クリスマスイブの夜、大勢の人たちでにぎわっている街中に、真っ黒な身なりをした奇妙な人物が現れる。
彼は黒子。舞台袖で幕を引いたり、物を動かしたりするあの黒子である。黒子の前に一人のさえない男が捨てられる。
彼の名は一二三(ひふみ)
あまりに役立たずな為、とうとう会社の人間にも見切りをつけられてしまったのだ。そんな一二三に同情した黒子は、彼の願いを叶えることになる。
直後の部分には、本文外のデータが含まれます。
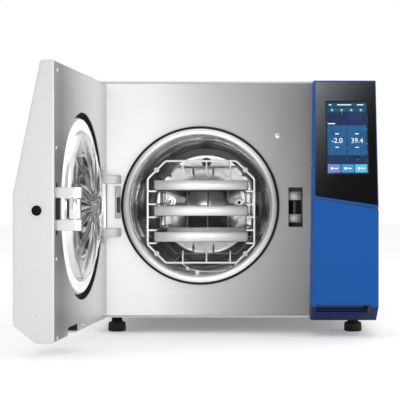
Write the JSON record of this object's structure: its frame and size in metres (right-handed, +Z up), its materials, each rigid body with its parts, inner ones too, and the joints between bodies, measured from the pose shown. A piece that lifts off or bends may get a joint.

そこで一二三は、世捨て人のような存在になってしまった原因である「おもらし事件」を阻止しようと、黒子と共に35年前に向かう。
昭和42年の夏、そこには九一達いじめっ子、一二三のあこがれの英子ちゃん、お母さん等が35年前の姿でいた。もちろん10歳の一二三も。名前にコンプレックスのある彼は、性格も暗くいじいじした子ども。毎日のように九一達にいじめられていた。大人一二三はなんとか小一二三におもらしのことを伝えようとするが、いかにも怪しい雰囲気なので気味悪がられなかなかうまくいかない。そして「おもらし事件」の日・・・
人生最大の汚点を消し去ろうと過去に戻った一二三だったが、ここで自分自身を見つめ直し、今まで気づかなかった大切なことを発見する。人にはそれぞれうまれてきた意味があり、役割があるのだということを。